For sale: one mobile technology company, slightly used—runs like newish. According to a report in Bloomberg, floundering handset maker Palm is shopping itself to prospective buyers that may include Taiwanese rival HTC and China-based PC-manufacturer Lenovo.
While the reports are unconfirmed, the shoe certainly fits. Palm has had no end of trouble in recent months, with lackluster sales of its Pre Plus and Pixi Plus smartphones on Verizon’s network, and lower than predicted financial results in the most recent quarter. Palm CEO Jon Rubinstein even issued a memo to the company’s employees in an attempt to reassure them.
Just last week, Rubinstein shrugged off rumors that Palm would be going out of business, telling Fortune’s Adam Lashinsky that there was “a plan that takes us to profitability.” Apparently that plan was to get bought, and quick. When pressed on buyout rumors in the same interview, Rubinstein sidestepped the question.

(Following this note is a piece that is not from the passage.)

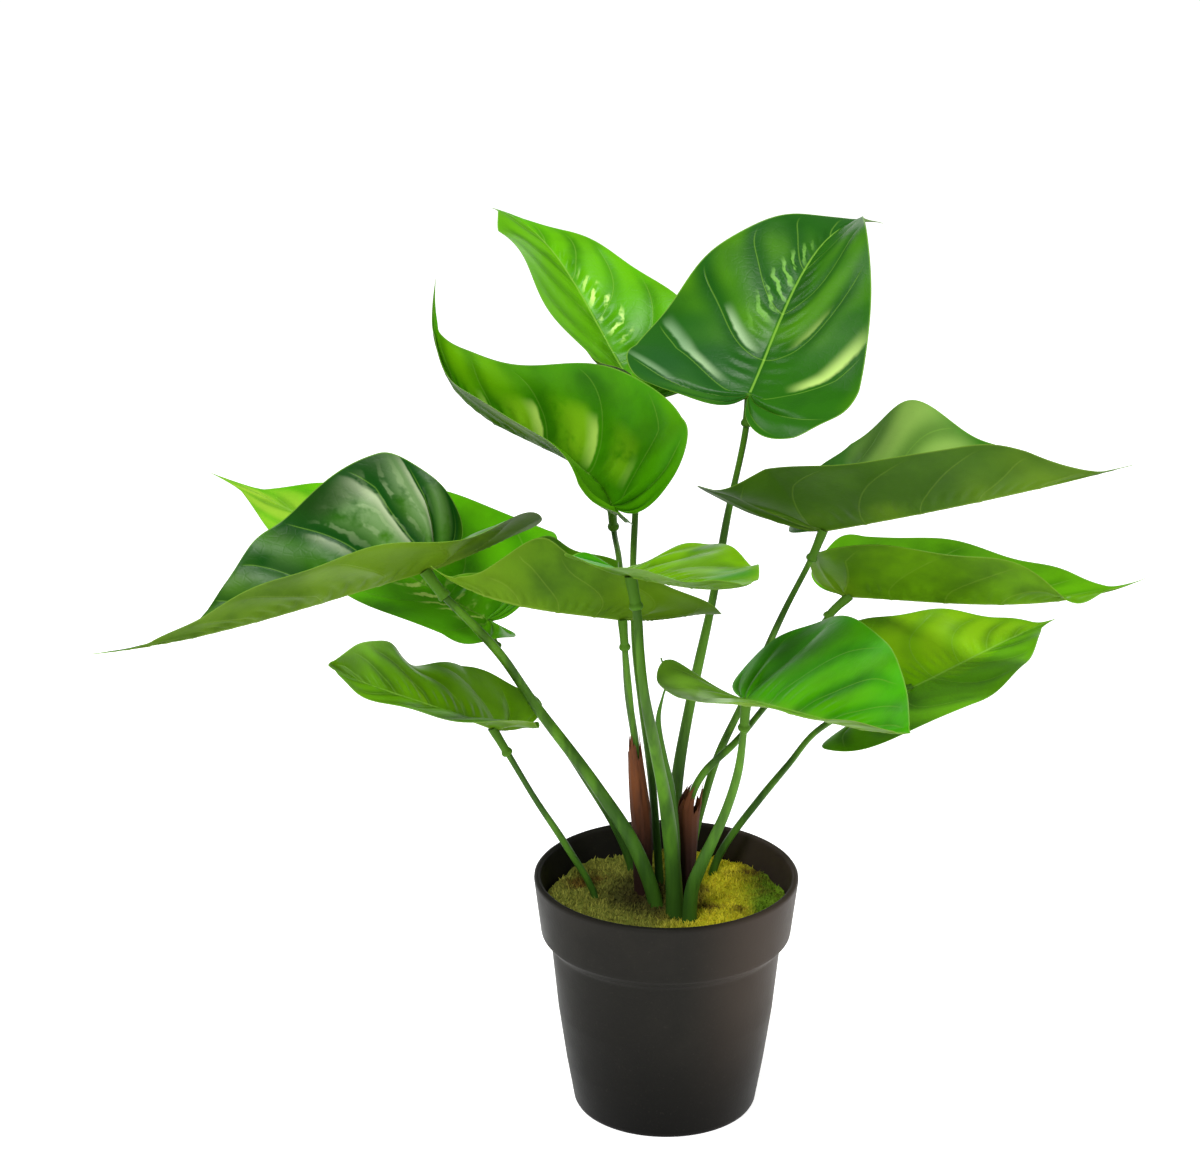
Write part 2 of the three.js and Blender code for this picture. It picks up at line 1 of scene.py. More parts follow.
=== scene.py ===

Lesser known Chinese vendors Huawei Technologies and ZTE may also be in the running to snap up Palm, though sources say that Dell has decided against a bid.
In particular, HTC would be an interesting home for Palm, which would bring along its webOS smartphone software and a decent-sized patent portfolio. HTC, for its part, has focused mainly on hardware design, with software usually supplied by Google’s Android mobile OS or Windows Mobile.
The former ended up as a point of contention earlier this year when Apple accused HTC of patent infringement—many of the allegations seemed to be targeted at Android. Acquiring its own operating system could be one way for HTC to hedge its bets in the eventuality that the case doesn’t go its way.